During the pandemic, as people were expelled onto the streets and the settlements multiplied, authorities stepped up removal operations. In Sao Paulo, they cleared out nearly 4,000 people – the most in Brazil. An additional 3,000 were removed in Manaus, the Amazonian city devastated by the virus. The Brazilian supreme court this month suspended the removals until the end of the year, angering Bolsonaro, a fierce defender of landowners.

“It's the end of private property,” he declares. “What a terrible decision.”

Fixing a lightbulb in the Jardim Julieta encampment (The Washington Post by Rafael Vilela)

But settlements most often take shape on vacant land – which was exactly how a desolate stretch beside an industrial yard in northern Sao Paulo looked to maid Janeide Pereira. She was walking outside her building last June, frantic. She had lost her job. The mother she worked for had said she wanted to protect her children from possible exposure to the virus. Now Pereira was about to lose her home, too.
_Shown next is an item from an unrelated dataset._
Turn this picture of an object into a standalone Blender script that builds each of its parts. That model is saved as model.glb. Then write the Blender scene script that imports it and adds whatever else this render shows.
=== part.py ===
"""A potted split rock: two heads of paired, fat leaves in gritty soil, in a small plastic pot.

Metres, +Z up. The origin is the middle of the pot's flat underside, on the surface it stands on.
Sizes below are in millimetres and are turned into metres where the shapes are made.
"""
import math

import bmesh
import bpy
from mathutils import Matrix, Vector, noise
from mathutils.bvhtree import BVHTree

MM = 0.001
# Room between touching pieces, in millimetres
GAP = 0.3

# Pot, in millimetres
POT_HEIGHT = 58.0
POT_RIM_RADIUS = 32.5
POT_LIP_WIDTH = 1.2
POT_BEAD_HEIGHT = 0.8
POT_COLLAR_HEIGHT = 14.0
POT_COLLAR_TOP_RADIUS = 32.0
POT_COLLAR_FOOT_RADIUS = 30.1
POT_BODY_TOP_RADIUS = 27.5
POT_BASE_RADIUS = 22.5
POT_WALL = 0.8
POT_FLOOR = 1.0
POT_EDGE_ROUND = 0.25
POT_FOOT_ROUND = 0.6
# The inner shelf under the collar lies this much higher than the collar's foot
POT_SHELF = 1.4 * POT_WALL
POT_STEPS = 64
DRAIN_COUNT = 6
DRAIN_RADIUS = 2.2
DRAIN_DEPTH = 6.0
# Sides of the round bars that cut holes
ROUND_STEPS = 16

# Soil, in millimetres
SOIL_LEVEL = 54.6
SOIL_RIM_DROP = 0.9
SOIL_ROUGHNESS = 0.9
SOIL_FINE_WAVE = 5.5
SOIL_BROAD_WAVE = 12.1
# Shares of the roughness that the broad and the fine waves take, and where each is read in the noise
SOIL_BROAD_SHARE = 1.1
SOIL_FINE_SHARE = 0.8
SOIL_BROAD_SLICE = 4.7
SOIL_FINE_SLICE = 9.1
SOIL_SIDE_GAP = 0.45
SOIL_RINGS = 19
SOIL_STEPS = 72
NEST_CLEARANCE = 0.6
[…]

“I had nowhere to go,” she says.

This dusty plot where people fly kites and throw rubbish looked like her best option. She dragged out her possessions, strung up a black plastic tarp and set up a new home for her five children. Within hours, she had neighbours. They filled every corner of the city-owned lot. Small wood houses soon rose. Running water and electricity was set up by cutting into nearby lines. The settlement of Jardim Julieta was born.

The people who arrive now, some with injuries from life on the streets, are grudgingly turned away: The community is full. Encampment leaders tell them of another place, five miles to the north. There, on the forested grounds of a bankrupt factory, another settlement is forming.
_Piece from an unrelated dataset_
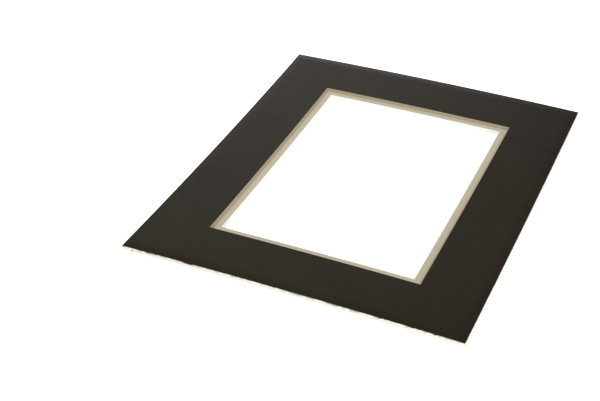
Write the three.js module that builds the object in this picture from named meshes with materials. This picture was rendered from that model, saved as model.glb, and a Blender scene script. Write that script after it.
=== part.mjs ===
// Double picture mount, 10 x 8 in, with a window for a 7 x 5 in picture.
//
// Two mount boards lie face up, one on the other, bonded by four strips of double-sided tape.
// Each board has a window whose cut edge is bevelled and opens towards the face. The upper
// board's window is the larger, so a narrow step of the lower board shows all round inside it.
// The mount has taken the slight saddle-shaped bow of a board that has drawn damp on one side.
//
// Millimetres. +X is across the width, +Y along the length and +Z out of the face. The origin is
// under the middle of the window, at the height of the back's lowest point.

import * as THREE from 'three';
import { mergeVertices } from 'three/addons/utils/BufferGeometryUtils.js';

// Outer size
const WIDTH = 203.2;
const LENGTH = 254;

// Sheets
const LOWER_THICKNESS = 1.4;
const TAPE_THICKNESS = 0.2;
const UPPER_THICKNESS = 1.4;

// Windows
const BORDER = 37;          // outer edge to the upper window, at the face
const REVEAL = 3.7;         // step of the lower face that shows inside the upper bevel
const BEVEL_ANGLE = 45;     // degrees between the cut edge and the back of its board

// Tape strips
const TAPE_WIDTH = 12;
const TAPE_INSET = 6;       // outer edge of the mount to the strip
const TAPE_END_GAP = 2;     // end of a side strip to the strip that runs across it

// Bow of the whole mount out of a flat plane
const CROSS_BOW = 1.2;      // fall from the middle to the left and right edges
const LENGTH_BOW = 2;       // rise from the middle to the front and back edges
const TWIST = 0.6;          // rise of two opposite corners and fall of the other two

// Longest side of a facet, short enough for the bow to read as a curve
const FACET = 21;

const COLOURS = { upperFace: 0x39342d, lowerFace: 0xbfb6a1, tape: 0xe9e3d2 };

// Levels through the sheets, before the bow
const tapeLevel = LOWER_THICKNESS;
const upperLevel = tapeLevel + TAPE_THICKNESS;
const faceLevel = upperLevel + UPPER_THICKNESS;

// Each window's half sizes at its face and at the foot of its bevel
const windowInset = (border) => ({ x: WIDTH / 2 - border, y: LENGTH / 2 - border });
const bevelRun = (thickness) => thickness / Math.tan(THREE.MathUtils.degToRad(BEVEL_ANGLE));
const upperFoot = BORDER + bevelRun(UPPER_THICKNESS);
const lowerBorder = upperFoot + REVEAL;
const lowerFoot = lowerBorder + bevelRun(LOWER_THICKNESS);
const upperWindow = { face: windowInset(BORDER), foot: windowInset(upperFoot) };
const lowerWindow = { face: windowInset(lowerBorder), foot: windowInset(lowerFoot) };

// Edges of the tape strips, as half sizes
const tapeOuter = windowInset(TAPE_INSET);
const tapeInner = windowInset(TAPE_INSET + TAPE_WIDTH);
const sideStripEnd = tapeInner.y - TAPE_END_GAP;

// Grid lines along one direction: every edge of the mount is one, and so are enough lines
// between them. All the sheets share them, so faces that touch have the same facets.
function gridLines(...halfSizes) {
  const stops = [...new Set(halfSizes.flatMap((half) => [-half, half]))].sort((a, b) => a - b);
  const lines = [stops[0]];
  for (let i = 1; i < stops.length; i += 1) {
    const steps = Math.ceil((stops[i] - stops[i - 1]) / FACET);
    for (let k = 1; k <= steps; k += 1) {
      lines.push(THREE.MathUtils.lerp(stops[i - 1], stops[i], k / steps));
    }
  }
  return lines;
}

const windows = [upperWindow.face, upperWindow.foot, lowerWindow.face, lowerWindow.foot];
const xLines = gridLines(WIDTH / 2, tapeOuter.x, tapeInner.x, ...windows.map((w) => w.x));
const yLines = gridLines(
  LENGTH / 2, tapeOuter.y, tapeInner.y, sideStripEnd, ...windows.map((w) => w.y),
);

// Height of the bow at a place in plan, from the middle of the mount
function bow(x, y) {
  const across = x / (WIDTH / 2);
  const along = y / (LENGTH / 2);
  return LENGTH_BOW * along ** 2 - CROSS_BOW * across ** 2 + TWIST * across * along;
}

// The mount rests on the lowest point of its back
const rise = -Math.min(...xLines.flatMap((x) => yLines.map((y) => bow(x, y))));

const bowed = ([x, y], level) => [x, y, level + rise + bow(x, y)];

// Points along the four sides of a rectangle in plan, anticlockwise, one list for each side
function sides({ left, right, front, back }) {
  const across = xLines.filter((x) => x >= left && x <= right);
  const along = yLines.filter((y) => y >= front && y <= back);
  return [
    across.map((x) => [x, front]),
    along.map((y) => [right, y]),
    across.map((x) => [x, back]).reverse(),
    along.map((y) => [left, y]).reverse(),
  ];
}

const centred = ({ x, y }) => ({ left: -x, right: x, front: -y, back: y });

// Triangles of one face of a sheet: the grid's cells inside the outline and outside the hole
function faceCells(outline, hole, level) {
  const inside = (rect, x0, x1, y0, y1) => (
    x0 >= rect.left && x1 <= rect.right && y0 >= rect.front && y1 <= rect.back
  );
  const triangles = [];
  for (let i = 1; i < xLines.length; i += 1) {
    for (let j = 1; j < yLines.length; j += 1) {
      const cell = [xLines[i - 1], xLines[i], yLines[j - 1], yLines[j]];
      if (!inside(outline, ...cell) || (hole && inside(hole, ...cell))) continue;
      const [x0, x1, y0, y1] = cell;
      const [a, b, c, d] = [[x0, y0], [x1, y0], [x1, y1], [x0, y1]].map((p) => bowed(p, level));
      triangles.push([a, b, c], [a, c, d]);
    }
  }
  return triangles;
}

// Triangles of a wall between two rectangles at two levels, facing away from their middle.
// Either may have more points than the other, as the face edge of a bevel has at its corners.
function wall(lowerRect, lowerAt, upperRect, upperAt) {
  const upperSides = sides(upperRect);
  return sides(lowerRect).flatMap((lowerSide, k) => {
    const upperSide = upperSides[k];
    const [first, last] = [upperSide[0], upperSide[upperSide.length - 1]];
    const direction = [Math.sign(last[0] - first[0]), Math.sign(last[1] - first[1])];
    const reach = (p) => (p ? p[0] * direction[0] + p[1] * direction[1] : Infinity);
    const triangles = [];
    let i = 0;
    let j = 0;
    while (i < lowerSide.length - 1 || j < upperSide.length - 1) {
      const low = bowed(lowerSide[i], lowerAt);
      const high = bowed(upperSide[j], upperAt);
      if (reach(lowerSide[i + 1]) <= reach(upperSide[j + 1])) {
        i += 1;
        triangles.push([low, bowed(lowerSide[i], lowerAt), high]);
      } else {
        j += 1;
        triangles.push([low, bowed(upperSide[j], upperAt), high]);
      }
    }
    return triangles;
  });
}

const turned = (triangles) => triangles.map(([a, b, c]) => [a, c, b]);

// Closed sheet between two levels, with an optional window cut through it
function sheet(outline, window, lowerAt, upperAt) {
  const face = window && centred(window.face);
  const foot = window && centred(window.foot);
  const triangles = [
    ...faceCells(outline, face, upperAt),
    ...turned(faceCells(outline, foot, lowerAt)),
    ...wall(outline, lowerAt, outline, upperAt),
    ...(window ? turned(wall(foot, lowerAt, face, upperAt)) : []),
  ];
  const geometry = new THREE.BufferGeometry();
  geometry.setAttribute('position', new THREE.Float32BufferAttribute(triangles.flat(2), 3));
  const merged = mergeVertices(geometry);
  merged.computeVertexNormals();
  return merged;
}

function part(name, geometry, colour, roughness) {
  const material = new THREE.MeshStandardMaterial({
    color: colour, roughness, metalness: 0, flatShading: true,
  });
  const mesh = new THREE.Mesh(geometry, material);
  mesh.name = name;
  return mesh;
}

// A board: the full size of the mount, with its bevelled window
function board(name, window, lowerAt, upperAt, colour) {
  const outline = centred(windowInset(0));
  return part(name, sheet(outline, window, lowerAt, upperAt), colour, 0.9);
}

// A strip of tape between the boards
function tapeStrip(name, outline) {
  return part(name, sheet(outline, null, tapeLevel, upperLevel), COLOURS.tape, 0.5);
}

const sideStrip = { front: -sideStripEnd, back: sideStripEnd };
const endStrip = { left: -tapeOuter.x, right: tapeOuter.x };

const mount = new THREE.Group();
mount.name = 'double_picture_mount';
mount.add(
  board('lower_board', lowerWindow, 0, tapeLevel, COLOURS.lowerFace),
  tapeStrip('tape_left', { ...sideStrip, left: -tapeOuter.x, right: -tapeInner.x }),
  tapeStrip('tape_right', { ...sideStrip, left: tapeInner.x, right: tapeOuter.x }),
  tapeStrip('tape_front', { ...endStrip, front: -tapeOuter.y, back: -tapeInner.y }),
  tapeStrip('tape_back', { ...endStrip, front: tapeInner.y, back: tapeOuter.y }),
  board('upper_board', upperWindow, upperLevel, faceLevel, COLOURS.upperFace),
);

export default mount;
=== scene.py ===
"""Looks of the double picture mount: two bowed boards with bevel-cut windows, and their tape.

Lengths are metres: X is across the mount, Y along it and Z up out of its face. The boards are
modelled flat, at their levels through the mount, and then bowed.
"""

import logging
import math
import random
from dataclasses import dataclass, field
from enum import Enum
from typing import Callable, Iterable, Sequence

import bpy
from mathutils import Matrix, Vector


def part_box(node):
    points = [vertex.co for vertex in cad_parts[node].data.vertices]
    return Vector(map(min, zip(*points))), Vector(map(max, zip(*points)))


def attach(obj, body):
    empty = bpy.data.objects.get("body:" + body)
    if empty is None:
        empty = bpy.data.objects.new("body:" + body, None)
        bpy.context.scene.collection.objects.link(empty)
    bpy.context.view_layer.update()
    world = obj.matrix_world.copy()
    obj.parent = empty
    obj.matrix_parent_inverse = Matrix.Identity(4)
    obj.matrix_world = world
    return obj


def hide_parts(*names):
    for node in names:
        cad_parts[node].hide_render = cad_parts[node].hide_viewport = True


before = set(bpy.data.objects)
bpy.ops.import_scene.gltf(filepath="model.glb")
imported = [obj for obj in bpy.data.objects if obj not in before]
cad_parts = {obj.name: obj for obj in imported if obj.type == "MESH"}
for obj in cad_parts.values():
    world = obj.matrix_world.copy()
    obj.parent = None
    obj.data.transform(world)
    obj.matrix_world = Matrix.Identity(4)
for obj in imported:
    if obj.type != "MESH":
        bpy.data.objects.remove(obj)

LOG = logging.getLogger("double_picture_mount")
MM = 0.001
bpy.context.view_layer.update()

Colour = tuple[float, float, float]
Node = bpy.types.ShaderNode
NodeSocket = bpy.types.NodeSocket

WHITE: Colour = (1.0, 1.0, 1.0)
SMOOTH_ANGLE = math.radians(20)  # sharper edges than this stay crisp
FLAT_NORMAL = 0.9  # least upright part of the normal of a face that counts as level
CATCH = 1 * MM  # how near to an edge of a board a vertex is taken to belong to it


class Edge(Enum):
    """The four outer edges, by the direction each faces in plan."""

    FRONT = (0, -1)
    RIGHT = (1, 0)
    BACK = (0, 1)
    LEFT = (-1, 0)


class Ply(Enum):
    """The surfaces of a board, in the order of its material slots."""

    FACE = 0
    CUT = 1
    BEVEL = 2
    BACKING = 3


# Sizes shared by the pieces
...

The Nascer do Sol camp burns (The Washington Post by Rafael Vilela)

And so that was where Felix went.

“Agua!” came a shout in the distance. “Agua!”
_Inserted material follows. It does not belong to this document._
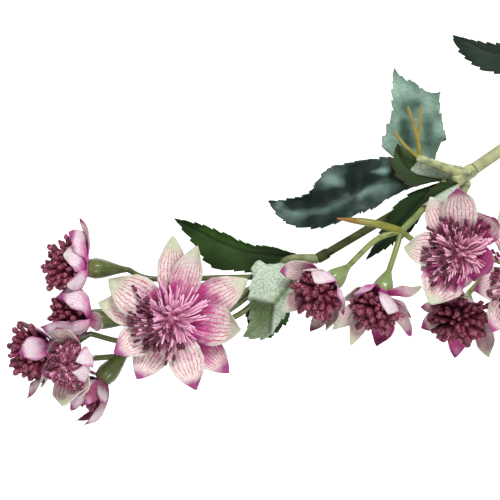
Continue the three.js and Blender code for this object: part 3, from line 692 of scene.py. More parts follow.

Felix craned her head and rose. The community had run out of water the night before. All morning there had been fear that the city water man, who had been filling their 2,000l cistern off the books, had forgotten them.

Felix’s husband pulled out several empty buckets. He handed one to her, and, giggling, off they went, stepping across the rubble and trash that construction companies had left here. They found the water man at the front of the community.

“Agua!” Felix yelled with delight.

She was trying to be happy here. But more and more she was feeling her 67 years. Her body was aching. She was diabetic. And there was so much uncertainty to life in the settlement. The water could stop. People could forget to send them the food donations on which they survive. One day had brought a young family with three small children – one of the 250 families now crowding the settlement – and now they’re all sharing her shack and one lightbulb.

“We were evicted,” says Andreia Rodrigues de Oliveira, 36, the mother. “Three nights we spent sleeping under a store awning before hearing of this settlement.”

Felix prays for the day she can return to her job and leave the camp (The Washington Post by Rafael Vilela)

Every day Felix waits. When she was about to lose her home, she called her boss. The woman - “really good people,” Felix says – bought her a tank of gas and reminded her she’d be in touch when the pandemic passed. But then Felix moved out here, where her phone can’t get a signal, and she realised that if her boss did call, she wouldn’t know.

She reached the community faucet and watched the water gush into the buckets. She hefted them with a grunt and made her way back to her shack. Things would get better, she reminded herself. The pandemic would pass. Her boss would maybe call her daughter, her daughter would find her here, and Felix would go back to work.

She set down the water. She looked at her new home. She thanked God for what she had. The water had arrived today. And, looking out into the distance at the families all around, she knew she would not be alone. Nearly 400 more were expected to arrive in the coming days.

“Every day there are more,” she said.

The Washington Post’s Heloisa Traiano contributed to this report.